It was only February this year that Ghosts ‘n Goblins Resurrection released exclusively on Nintendo Switch. And while it was tough, perhaps unfairly so at times, it also had a lot of charm.
A modern reboot of Capcom’s Ghost ‘n Goblins series, the good news is that Ghosts ‘n Goblins Resurrection is now available to a much bigger audience. Whether you own a PlayStation or Xbox console, or game on your PC, you can now also take control of honourable knight Arthur on his quest to both save the princess and restore peace to his land. If you’ve got the skills and patience for it, you’ll probably love doing so, too.
Arthur’s adventure takes him through five arduous stages, absolutely chock-full of enemies out to end his campaign against their dark lord. The first two of which are chosen by you, with the rest being set in stone. Each stage packs a lot of scenery in, however, making them feel like epic adventures in their own right. And while the crux of the gameplay remains the same – move from left to right while either avoiding enemies or thwarting them with a range of weapons and magic spells – there are some curveballs thrown into the mix to keep things interesting.
Being a modern game, there are a number of features that make Ghosts ‘n Goblins Resurrection more palatable than its predecessors. There are multiple difficulty levels, for example, including one that gives you infinite lives and allows you to continue exactly where you left off when you die. Your progress is also saved as you make your way through the game – you don’t have to start at the beginning every time. And that’s not all; a magical metronome allows players to slow down the speed of the game if they wish, while on certain difficulties there are additional checkpoints in place to help players push through.
Outside of new features that make Ghosts ‘n Goblins Resurrection more accessible to all skill levels, Arthur has some weapons at his disposal should he come across them – a mighty hammer that he can thwack enemies with, and a spiked ball that rolls along floor. There’s even an upgrade system of sorts. As you make your way through each level, little spritely spirits often appear. If you’re quick enough to catch them, they can then be exchanged for a range of spells and passive abilities when back on the stage select screen. From allowing Arthur to unleash bolts of lightning in all four directions, to making his next attack after being stripped down to his pants do additional damage, they all come in very useful.

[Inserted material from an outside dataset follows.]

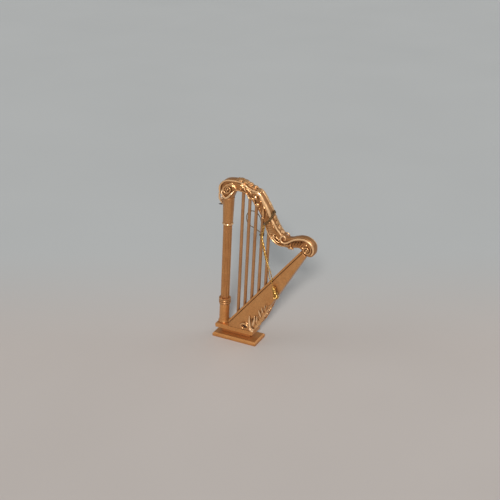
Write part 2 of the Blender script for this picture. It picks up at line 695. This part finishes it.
# ====================================================================== scrollwork on the neck
def scroll(points, ends_y, radii, count):
    """A swelling moulding on the left face; radii are start, middle and end."""
    start, middle, end = radii
    radius = graded(count, [(0, start), (0.35, middle), (0.7, middle * 0.9), (1, end)])
    y = graded(count, [(0, ends_y[0]), (0.5, min(ends_y) - 0.2), (1, ends_y[1])])
    return face_tube(curve(points, count), y, radius, seg=12, second=radius * 1.05)


def side_leaf(points, width, lobes, rise, lift=0.0, **shape):
    """A leaf on the left face; lift raises it above the face."""
    return leaf(at_y(points, FACE_Y - lift), LEFTWARD, width, lobes, rise=rise, base=0.9 + lift,
                **shape)


def lower_mouldings():
    """The moulding along the neck's lower edge, in two falls."""
    return [
        scroll([(-3.0, 138.9), (-1.2, 140.9), (1.6, 141.6), (5.0, 141.5), (8.4, 140.9),
                (11.2, 139.0), (12.9, 136.6), (14.6, 135.6)],
               ends_y=(-2.9, -3.0), radii=(0.5, 0.75, 0.55), count=120),
        scroll([(27.2, 115.6), (28.6, 111.8), (30.2, 108.2), (32.2, 105.2), (34.6, 102.6),
                (37.6, 100.6), (41.0, 99.5), (44.4, 99.5), (47.6, 100.6), (50.8, 101.0)],
               ends_y=(-2.9, -3.0), radii=(0.45, 0.75, 0.5), count=150)]


def head_leaves():
    """Leaves running down under the rail from the head."""
    return [
        side_leaf([(1.6, 147.2), (4.6, 146.6), (6.9, 144.9), (8.7, 142.8), (9.8, 140.2)],
                  width=1.7, lobes=4, rise=1.5, lift=0.2, depth=0.3, belly=0.45),
        side_leaf([(2.4, 142.2), (4.2, 143.2), (5.4, 144.6), (5.6, 146.6)],
                  width=1.2, lobes=3, rise=0.9, depth=0.3),
        side_leaf([(8.4, 145.8), (11.4, 143.6), (13.6, 141.4), (15.2, 138.4)],
                  width=1.8, lobes=4, rise=1.3, lift=0.1, depth=0.4)]


def knobs():
    """The wave over the round knobs, and their leaves."""
    return [
        scroll([(10.8, 139.9), (11.7, 137.4), (13.2, 136.1), (14.9, 137.2), (16.3, 136.6),
                (17.4, 134.6), (17.6, 132.4), (18.9, 130.6)],
               ends_y=(-3.3, -3.4), radii=(0.5, 0.8, 0.5), count=110),
        side_leaf([(12.2, 141.0), (15.4, 141.4), (18.6, 140.9), (21.6, 138.9)],
                  width=1.6, lobes=4, rise=1.0, depth=0.4),
        ball((18.3, -3.3, 138.0), 1.75, (1.0, 0.75, 1.15)),
        leaf(at_y([(16.0, 139.6), (18.2, 139.2), (19.6, 137.6), (20.2, 135.6)], -3.9), LEFTWARD,
             width=1.0, lobes=2, depth=0.2, rise=0.8, base=0.6, rows=30, columns=9),
        ball((20.5, -3.4, 132.1), 2.05, (1, 0.85, 1)),
        ball((20.5, -4.9, 132.2), 0.6, (1, 0.8, 1)),
        side_leaf([(20.8, 136.8), (23.0, 136.0), (24.4, 133.6), (25.0, 130.6)],
                  width=1.5, lobes=3, rise=1.2, lift=0.1, depth=0.35)]


def hanging_bud():
    """The bud hanging among leaves."""
    bud = [(25.3, 129.6), (25.35, 128.0), (25.4, 126.0), (25.4, 124.0), (25.4, 122.2)]
    return [
        face_tube(bud, -3.2, [0.5, 1.15, 1.45, 1.35, 0.9], seg=18),
        ball((25.4, -3.7, 121.4), 0.95),
        side_leaf([(22.0, 129.4), (22.5, 126.8), (23.4, 124.2), (24.3, 121.6)],
                  width=1.1, lobes=3, rise=1.0, depth=0.25),
        side_leaf([(27.6, 131.2), (28.1, 127.4), (28.4, 123.6), (28.0, 119.4)],
                  width=1.3, lobes=4, rise=1.2, lift=0.1, depth=0.35),
        side_leaf([(24.6, 132.0), (27.2, 129.0), (29.4, 125.4), (30.6, 121.2)],
                  width=1.5, lobes=4, rise=0.8, depth=0.4)]


def ribbed_band():
    """The ring boss, the ribs below it and the leaf beside them."""
    ring = spiral((30.3, 117.3), start_radius=0.85, end_radius=0.85, start_angle=0, turns=1,
                  count=40)
    parts = [face_tube(ring, -2.85, 0.32, seg=10)]
    radius = graded(24, [(0, 0.25), (0.5, 0.48), (1, 0.25)])
    for k in range(5):
        z = 115.1 - 1.55 * k
        rib = [(27.4 + 0.55 * k, z - 0.2), (30.4 + 0.5 * k, z + 0.2), (33.4 + 0.4 * k, z + 0.1)]
        parts.append(face_tube(curve(rib, 24), -2.75, radius, seg=10))
    parts.append(side_leaf([(31.6, 121.4), (33.2, 117.6), (35.6, 113.8), (38.4, 110.2)],
                           width=1.2, lobes=5, rise=0.9, depth=0.4))
    return parts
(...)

Despite all of the new features, however, Ghosts ‘n Goblins Resurrection remains a simple game that stays true to its arcade roots. Mechanically little has changed; Arthur moves quite slow, has to commit when jumping, and can’t even throw whatever weapon he’s wielding diagonally. Combined with fiendish stage design, you’ll curse at him at times – probably when trying to navigate moving platforms while flying creatures threaten to knock you back into an abyss. Some games are tough, but Ghosts ‘n Goblins Resurrection occasionally feels cruel – like it revels in your misfortune. It’s got so much charm, however, that you can’t help but push on.
Ghosts ‘n Goblins Resurrection‘s visuals win you over from the outset, even more so now that they have the capacity to be sharper than they were on Switch. Every screen is packed with detail and texture, while enemy designs are simply exceptional. There’s an element of playful humour to them too – the monsters you’re up against want to hurt you, sure, but they look like they’re having fun while they’re at it. And as previously mentioned, Arthur is periodically stripped down to his undies as he sustains damage – it’s a touch that’s just as amusing now as it was over 30 years ago. The icing on the cake is a wonderfully retro soundtrack that gets stuck in your head whether you like it or not.
Aside from the difficulty often feeling unfair and Arthur being set in his ways, perhaps the only real complaint that can be levied at Ghosts ‘n Goblins Resurrection is that it locks players who rely on its easiest difficulty mode out of accessing certain content. Shadow variants of each level are available for those skilled enough to unlock them, and they’re key to witnessing the game’s true ending. Needless to say, some will likely never see it. The amount of help available means that many might be spurred on to push themselves, however.
There’s local co-op to factor into the equation too. A second player can jump into the action and assist Arthur on his adventure. Three spirits are available to the second player, each with their own attack and special ability, and the shoulder buttons can be used to switch between them during gameplay. Used effectively, they can make the game much easier. Archie, for example, can build bridges, making it easier for Arthur to cross gaps, while Kerry can pick up Arthur and carry him through the air. And then there’s Barry, who can create barriers that offer protection. Needless to say, playing in co-op adds another element to the gameplay, and also makes some of the toughest sections more manageable.
Content-wise, Ghosts n’ Goblins Resurrection is exactly the same on all formats – nothing new has been added since its original Switch release. Playing the PS4 version (on a PS5) made me appreciate the experience it provides more, however, thanks to sharper visuals and what feels to me like more responsive controls. The high level of difficulty means that it’s unlikely to be everyone’s cup of tea, and it’s a shame that its easiest mode locks players out of a great deal of content, but there’s no denying that a valiant attempt has been made to make it more accessible. And what’s really surprising is that it also offers a surprisingly novel local co-op experience.